--- begin DATASET EXTRACT ---

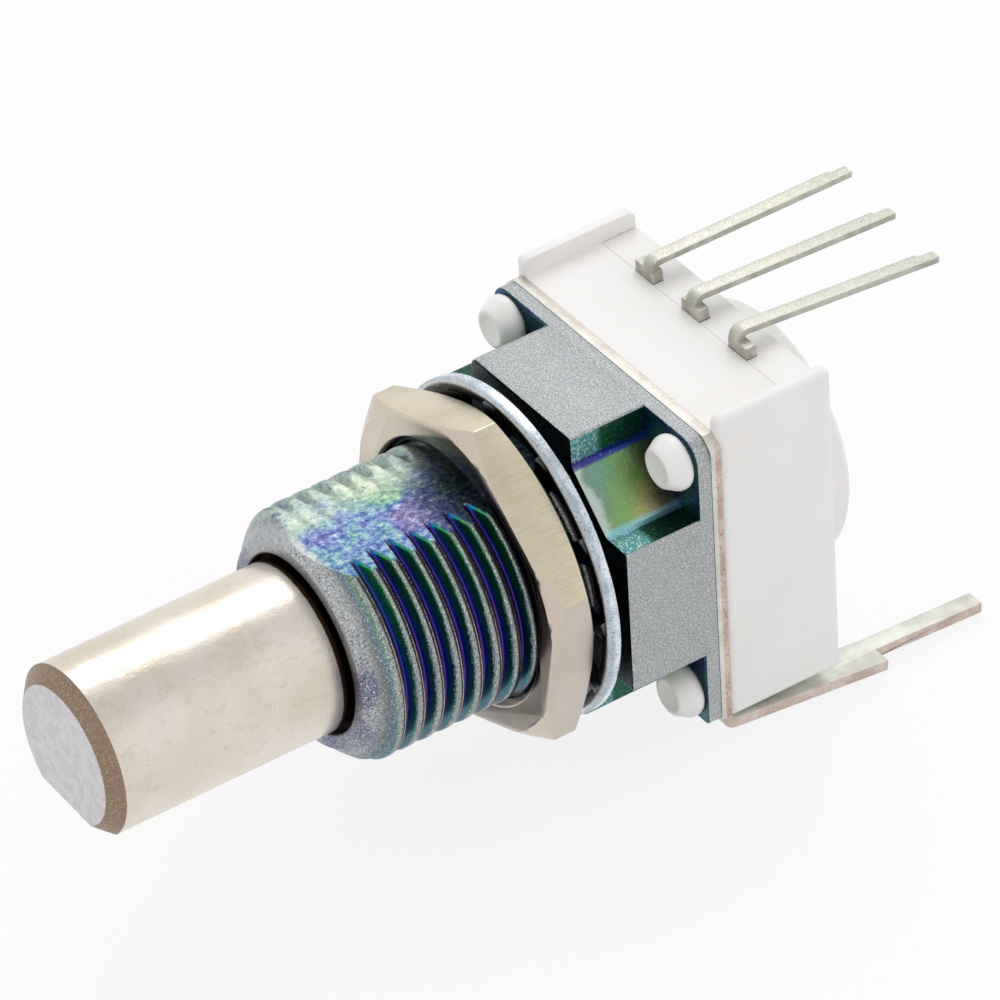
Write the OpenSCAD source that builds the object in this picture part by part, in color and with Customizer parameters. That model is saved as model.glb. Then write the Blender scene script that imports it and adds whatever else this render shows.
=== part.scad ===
// Half-inch panel potentiometer: a turned shaft in a threaded die-cast front, a nut and lock
// washer to hold it in a panel, a grounding bracket, and a plastic housing staked on behind.
// The shaft lies along Y with its tip towards -Y. The mounting face is the plane y = 0 and the
// origin is where the shaft's axis meets it. Z is up, and X is to the right seen from the front.

/* [Shaft] */
// Diameter of the shaft
shaft_d = 6.35; // [6:0.05:6.5]
// Length from the mounting face to the tip
shaft_len = 19.05; // [17:0.05:32]
// Length of the flat, from the tip
flat_len = 4.76; // [3:0.01:4.8]
// Thickness left across the flat
flat_across = 5.3; // [4.6:0.05:5.9]
// Length of the bevel at the tip
tip_bevel_len = 0.47; // [0.2:0.01:0.8]
// Depth of the bevel at the tip
tip_bevel_depth = 0.59; // [0.2:0.01:0.9]
// Depth of the step from the shaft down to its journal in the bushing, on the radius
journal_step = 0.2; // [0.18:0.01:0.3]
// Distance of that step in front of the bushing
step_ahead = 0.1; // [0.05:0.01:0.3]
// Clockwise turn of the shaft from mid travel, as seen from the front
rest_turn = 3.5; // [-20:0.5:20]
// Whole turn of the shaft between its end stops
shaft_travel = 300; // [240:5:310]
// Length of the shaft's collar behind the retaining ring
collar_len = 0.45; // [0.3:0.05:0.7]
// Diameter of the spigot that drives the rotor
spigot_d = 3.6; // [3:0.05:4]
// Thickness across the spigot's two flats
spigot_across = 2.7; // [2.2:0.05:2.9]
// Length of the spigot inside the rotor
spigot_len = 2; // [1.4:0.05:2.1]

/* [Bushing] */
// Outer diameter of the bushing's thread, three eighths of an inch
bushing_d = 9.525; // [9.2:0.025:10]
// Length of the bushing in front of the mounting face
bushing_len = 9.525; // [8:0.025:13]
// Pitch of the thread, one thirty-second of an inch
thread_pitch = 0.79375; // [0.6:0.00625:1]
// Width of the plain lands along the top and bottom of the thread
land_w = 5; // [2.4:0.1:5.4]
// Length of the bevel round the bushing's front edge
bushing_bevel = 0.8; // [0.4:0.05:1]
// Running clearance around the shaft's journal, on the radius
bore_clearance = 0.03; // [0.02:0.005:0.06]
// Clearance around the shaft at the bushing's mouth, on the radius
mouth_clearance = 0.14; // [0.08:0.01:0.25]
// Depth of the bushing's wider mouth
mouth_depth = 0.6; // [0.3:0.05:1.2]

/* [Front casting] */
// Width and height of the body
body_w = 12.2; // [12:0.1:14]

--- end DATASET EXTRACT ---

REQUIREMENT: Extract all of the data exactly as written.

EXERCISE ANSWER:
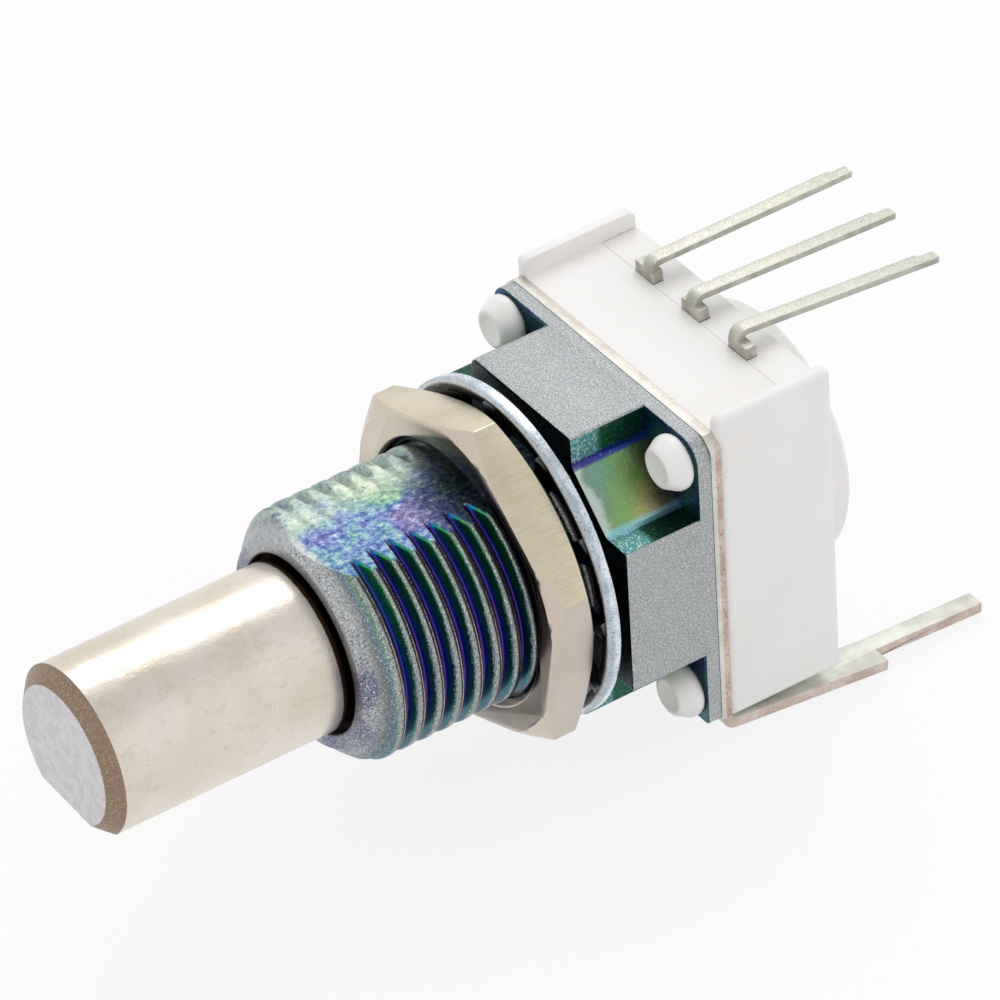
Write the OpenSCAD source that builds the object in this picture part by part, in color and with Customizer parameters. That model is saved as model.glb. Then write the Blender scene script that imports it and adds whatever else this render shows.
=== part.scad ===
// Half-inch panel potentiometer: a turned shaft in a threaded die-cast front, a nut and lock
// washer to hold it in a panel, a grounding bracket, and a plastic housing staked on behind.
// The shaft lies along Y with its tip towards -Y. The mounting face is the plane y = 0 and the
// origin is where the shaft's axis meets it. Z is up, and X is to the right seen from the front.

/* [Shaft] */
// Diameter of the shaft
shaft_d = 6.35; // [6:0.05:6.5]
// Length from the mounting face to the tip
shaft_len = 19.05; // [17:0.05:32]
// Length of the flat, from the tip
flat_len = 4.76; // [3:0.01:4.8]
// Thickness left across the flat
flat_across = 5.3; // [4.6:0.05:5.9]
// Length of the bevel at the tip
tip_bevel_len = 0.47; // [0.2:0.01:0.8]
// Depth of the bevel at the tip
tip_bevel_depth = 0.59; // [0.2:0.01:0.9]
// Depth of the step from the shaft down to its journal in the bushing, on the radius
journal_step = 0.2; // [0.18:0.01:0.3]
// Distance of that step in front of the bushing
step_ahead = 0.1; // [0.05:0.01:0.3]
// Clockwise turn of the shaft from mid travel, as seen from the front
rest_turn = 3.5; // [-20:0.5:20]
// Whole turn of the shaft between its end stops
shaft_travel = 300; // [240:5:310]
// Length of the shaft's collar behind the retaining ring
collar_len = 0.45; // [0.3:0.05:0.7]
// Diameter of the spigot that drives the rotor
spigot_d = 3.6; // [3:0.05:4]
// Thickness across the spigot's two flats
spigot_across = 2.7; // [2.2:0.05:2.9]
// Length of the spigot inside the rotor
spigot_len = 2; // [1.4:0.05:2.1]

/* [Bushing] */
// Outer diameter of the bushing's thread, three eighths of an inch
bushing_d = 9.525; // [9.2:0.025:10]
// Length of the bushing in front of the mounting face
bushing_len = 9.525; // [8:0.025:13]
// Pitch of the thread, one thirty-second of an inch
thread_pitch = 0.79375; // [0.6:0.00625:1]
// Width of the plain lands along the top and bottom of the thread
land_w = 5; // [2.4:0.1:5.4]
// Length of the bevel round the bushing's front edge
bushing_bevel = 0.8; // [0.4:0.05:1]
// Running clearance around the shaft's journal, on the radius
bore_clearance = 0.03; // [0.02:0.005:0.06]
// Clearance around the shaft at the bushing's mouth, on the radius
mouth_clearance = 0.14; // [0.08:0.01:0.25]
// Depth of the bushing's wider mouth
mouth_depth = 0.6; // [0.3:0.05:1.2]

/* [Front casting] */
// Width and height of the body
body_w = 12.2; // [12:0.1:14]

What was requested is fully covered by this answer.